Election officials in Alabama, Alaska, Arizona, California, Colorado, Connecticut, Delaware, Florida, Illinois, Iowa, Maryland, Minnesota, North Dakota, Ohio, Oklahoma, Oregon, Pennsylvania, Texas, Virginia, Washington and Wisconsin were all notified on Friday, according to The Associated Press—a year after the activity was identified.

The hacking efforts were mostly preliminary, the AP reported, involving things like testing for weak links in voter registration systems and the like. Actual compromises were few, although in at least two places, Arizona and Illinois, systems were breached. These incidents were reported last year.

Nonetheless, the states were concerned about the lack of communication.

"It is completely unacceptable that it has taken DHS over a year to inform our office of Russian scanning of our systems, despite our repeated requests for information," California Secretary of State Alex Padilla, a Democrat, said in a statement to the AP. "The practice of withholding critical information from elections officials is a detriment to the security of our elections and our democracy."

"While I understand that DHS detects thousands of attempted cyberattacks daily, I expect the top election officials of each state to be made aware of all such attempted intrusions, successful or not, so that they can strengthen their defenses—just as any homeowner would expect the alarm company to inform them of all break-in attempts, even if the burglar doesn't actually get inside the house," Alaska Elections Division Director Josie Bahnke told the outlet, adding that Russian actors were scanning the state's election systems searching for vulnerabilities.

DHS seemed moderately contrite. "We are working with them to refine our processes for sharing this information while protecting the integrity of investigations and the confidentiality of system owners," DHS said in a statement obtained by the AP.

Nathan Wenzler, chief security strategist at AsTech, said that a deeper response is needed.

 “Open communication and notification is one of the most important defensive measures we have in the security community, and time after time we see organizations absolutely fail in this regard,” he said via email. “These attackers move quickly and will wait for no one in their attempts to compromise systems, steal data or perform other cyberattacks.

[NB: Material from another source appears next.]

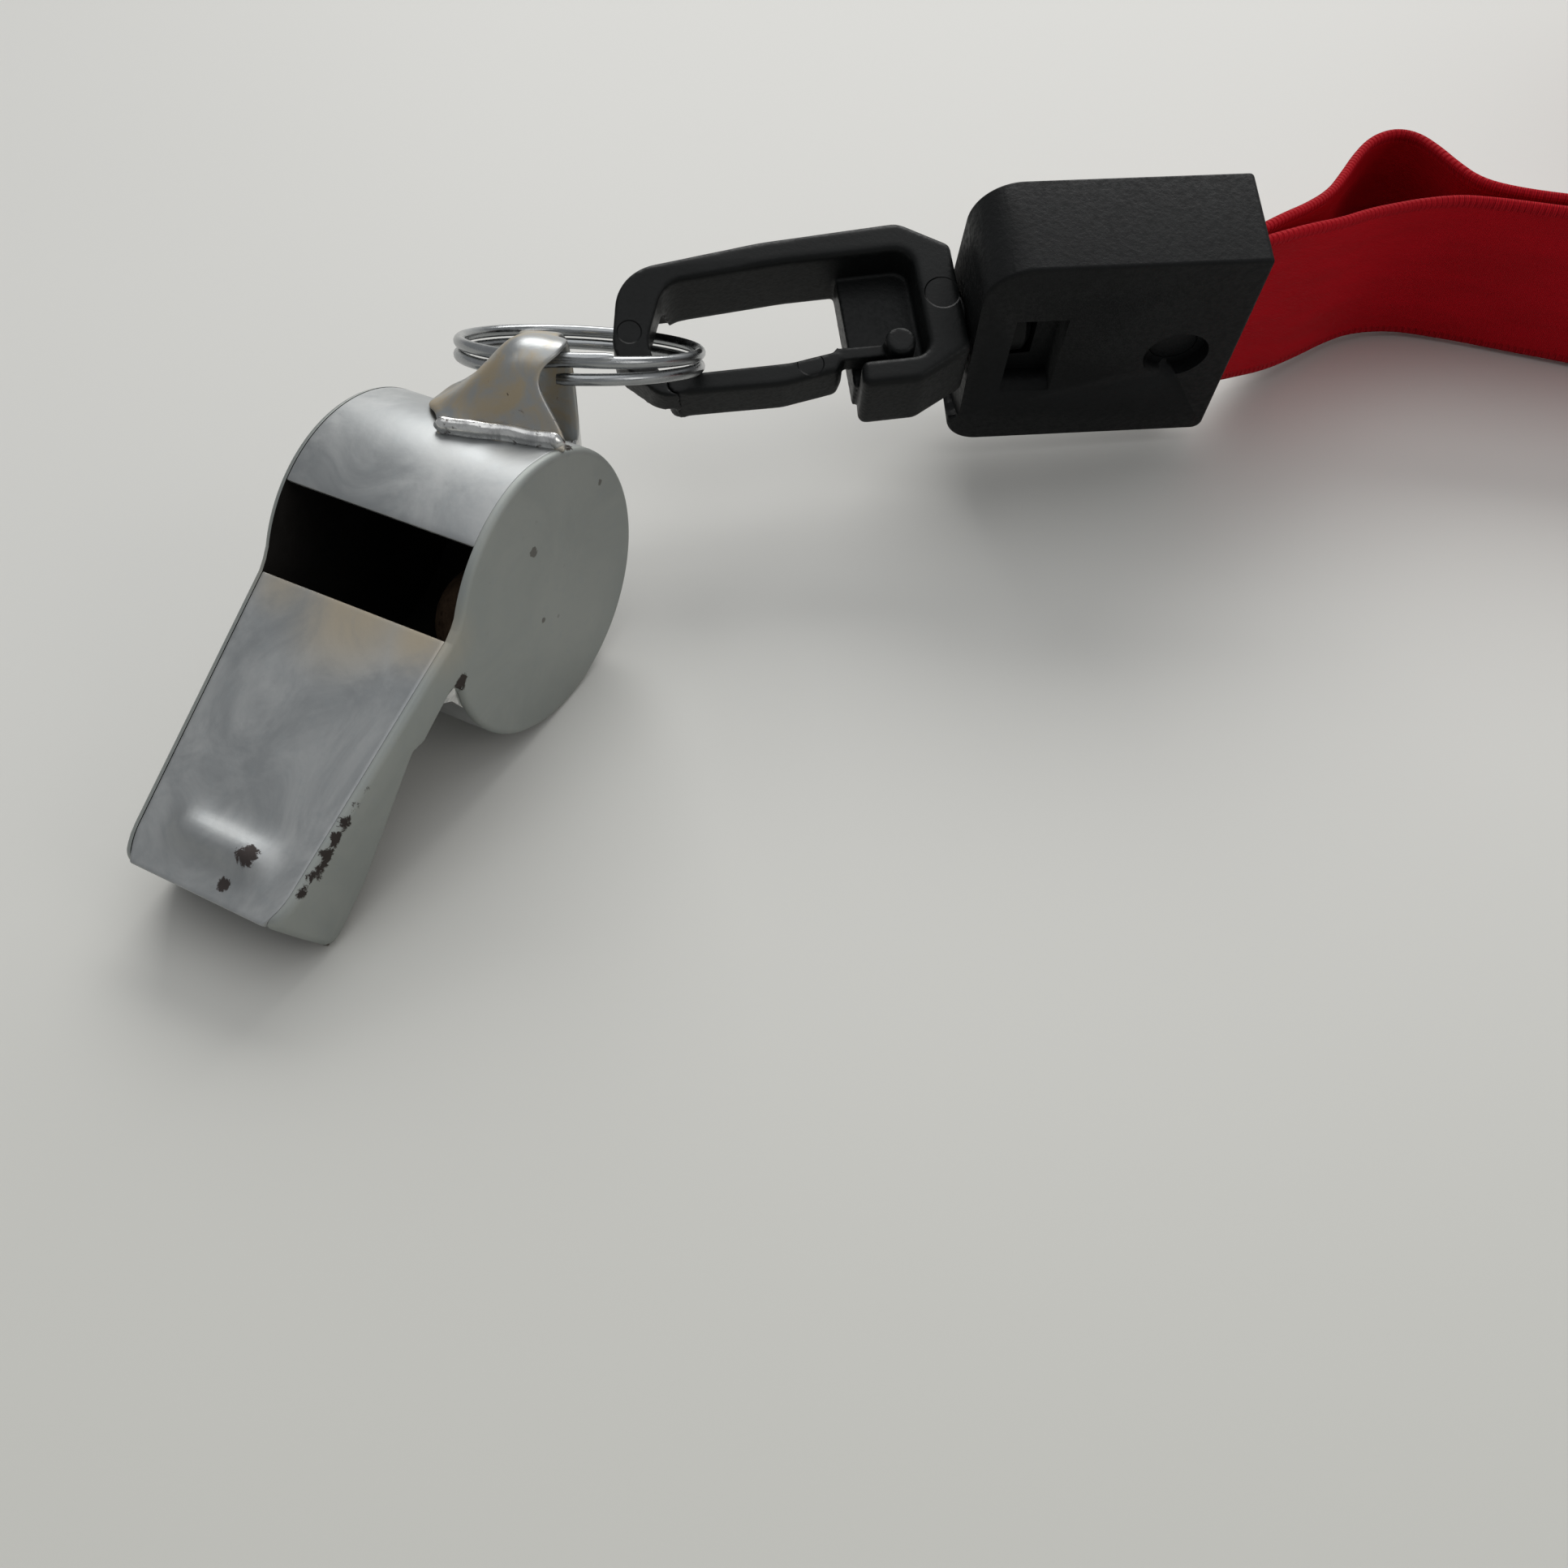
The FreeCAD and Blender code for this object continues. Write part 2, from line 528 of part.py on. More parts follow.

If we are not moving just as fast in detecting and responding to these incidents, we're going to be left being in the wake of more data breaches and compromises of critical systems we typically consider to be secure. DHS needs to do far better in this regard to give election agencies, along with any other government entity, a fighting chance to be prepared against the ever-growing threat of cyberattacks.”

The information comes as a special counsel under former FBI Director Bob Mueller continues to investigate possible collusion of the Trump campaign with Russia during the 2016 presidential campaign.

Public details are few when it comes to which systems were targeted, but “there are two likely places of security failure in this attack,” said Isabelle Dumont, vice president at Lacework, a Mountain View, Calif. based provider of cloud security solutions, via email. “First, unusual activity might have been detected by the security solutions deployed but these incidents were lost in thousands of other alerts. Second, security staff might have seen the alerts, tried to investigate them but did not have the right data at hand. This chain of failure is way too common in most organizations and highlights shortcomings in today’s security solutions: too much data but not enough of the right one.”